Take the "extraordinary display of gymnastics" over privatisation, for example. Labour handled this badly; but it was a tactical mess, not a philosophical one. Brown's bright young men had been thinking about an inventory of saleable public assets long before they were put under pressure by the Tories to explain their spending and borrowing plans.

Hall and Jacques are in anguish over Blair's decision to extend Labour's commitment not to raise income tax to the party's members of the Scottish parliament. But in the real world, does such a commitment make it more or less likely that the Scottish people will vote for the tax-raising assembly which the intellectuals desire so deeply?

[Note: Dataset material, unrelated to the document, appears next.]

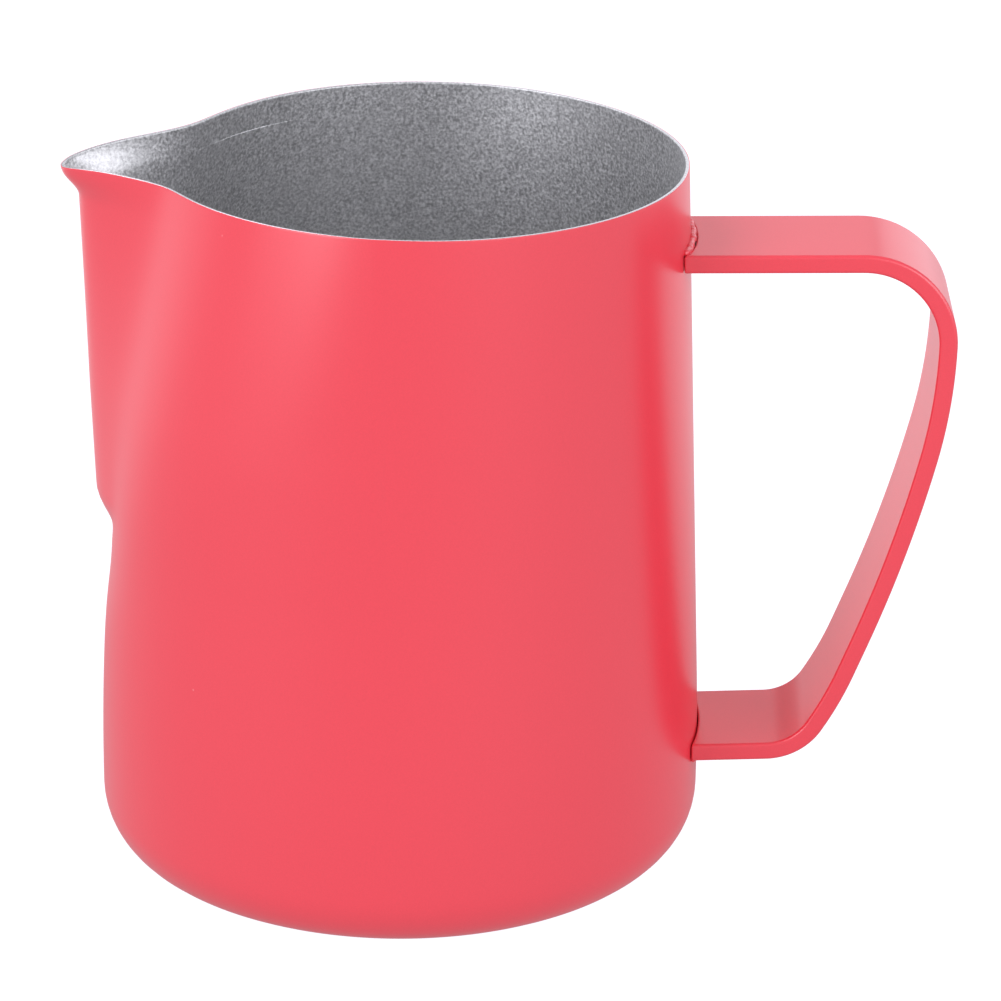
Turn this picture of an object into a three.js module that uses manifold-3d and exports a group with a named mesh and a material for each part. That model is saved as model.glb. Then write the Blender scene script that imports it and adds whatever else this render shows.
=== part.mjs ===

Most wavering electors, expecting next to nothing from politicians, would be impressed if the firm pledges made by Labour - dismissed as "extreme modesty" by the disaffected intellectuals - were in fact delivered. A second misconception is to treat leadership in opposition as leadership in government. Jacques and Hall complain that Gordon Brown had refused to say whether the gap between rich and poor would have narrowed after five years of Labour in office. But does wishing it make it happen?

The intellectuals are right to identify the gap between rich and poor as critical. However, the time to complain about this is after five years, if Brown does fail to achieve it.

But who does it betray, to shrink from making this a cast-iron first- term pledge? Or to promise less than he hopes to deliver in government, as Margaret Thatcher did in 1979? Especially when the levers of redistribution - including tax increases other than income tax - are still in place?

At the Wirral I heard a defector to Labour from the Tories say thoughtfully that it would be impossible to judge Tony Blair until he had had five years in office. Asked in that same issue of Red Pepper whether it mattered who won the election, the journalist Paul Foot, no friend of Labour sell- outs, said: "All you have to think about is the tremendous gloom on 9 April 1992, and contrast it with the sheer sadistic pleasure which every one of us will experience on the night of 1 May." One speaks for the electorate at large, the other for the political activist. Both tell us a larger truth, and put the Granita diners to shame.